As i pointed out, the large gold trades are done on a deal-by-deal basis. You will not get to find out what the price paid is - they are often quite a bit higher than spot. The price we personally pay for our gold is what we pay at the time. Be glad the prices are low. Unless you have all the gold you ever want then to wish for a much higher price does not make sense.

The price of gold and silver is suppressed, it is manipulated. This is a fact of the gold and silver markets where entities with much more power than us operate. Gold is direct competition to fiat and since fiat is the life blood of the world economies there are some extremely powerful entities working against gold.

Gold and silver will win out in the end b/c fiat always goes to zero in the end. The low price of gold is bad for the miners but good for gold buyers. Price suppression is harming mining and especially exploration. In the end this will affect the price of metals as the supply of new metal falls away.

Gold and especially silver are long term plays. As i say they will win in the end. They are real money and preserve value over the longer term. Depending on when you bought your gold, gold has been a good investment. i remember reading an article in 2000 on gold and gold bugs. i had always been interested in gold miners but not the actual gold.
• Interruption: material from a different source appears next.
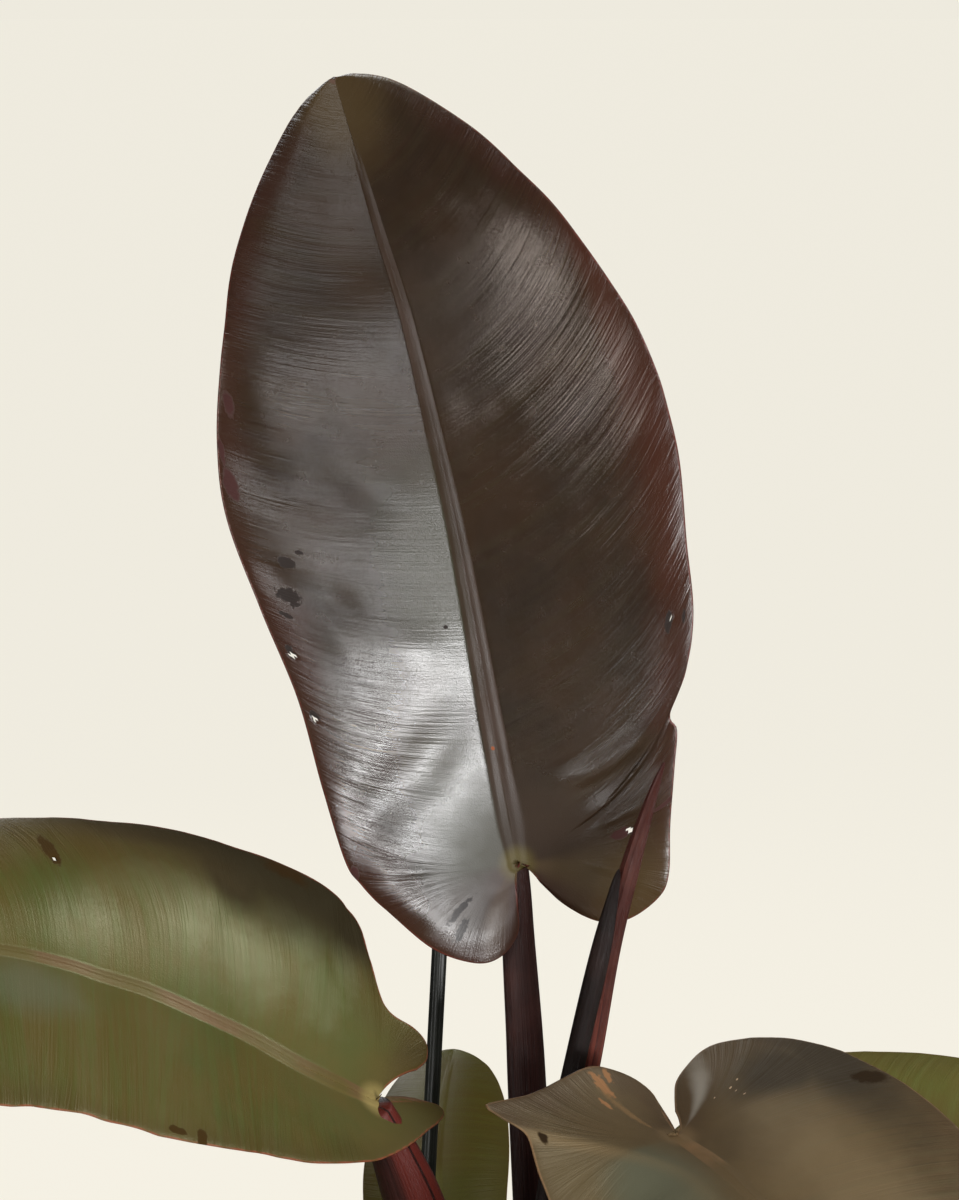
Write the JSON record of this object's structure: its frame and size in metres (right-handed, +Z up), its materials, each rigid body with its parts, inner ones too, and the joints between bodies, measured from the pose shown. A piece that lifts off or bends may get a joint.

At that time the article was making out gold was a dead loss but you could never keep a gold bug down. i wish i had read between the lines on that article. i could have had £millions in gold today but we cannot turn the clock back. Gold was some silly price - under £200. i had plenty of spare money in those days, i wish i wish i have put it into gold instead of other crack pot ideas.

So whilst the price is suppressed see it as the elite making you a gift of cheaper gold. As i say i wish, oh i wish i had taken that gift of cheap gold in the early 2000's.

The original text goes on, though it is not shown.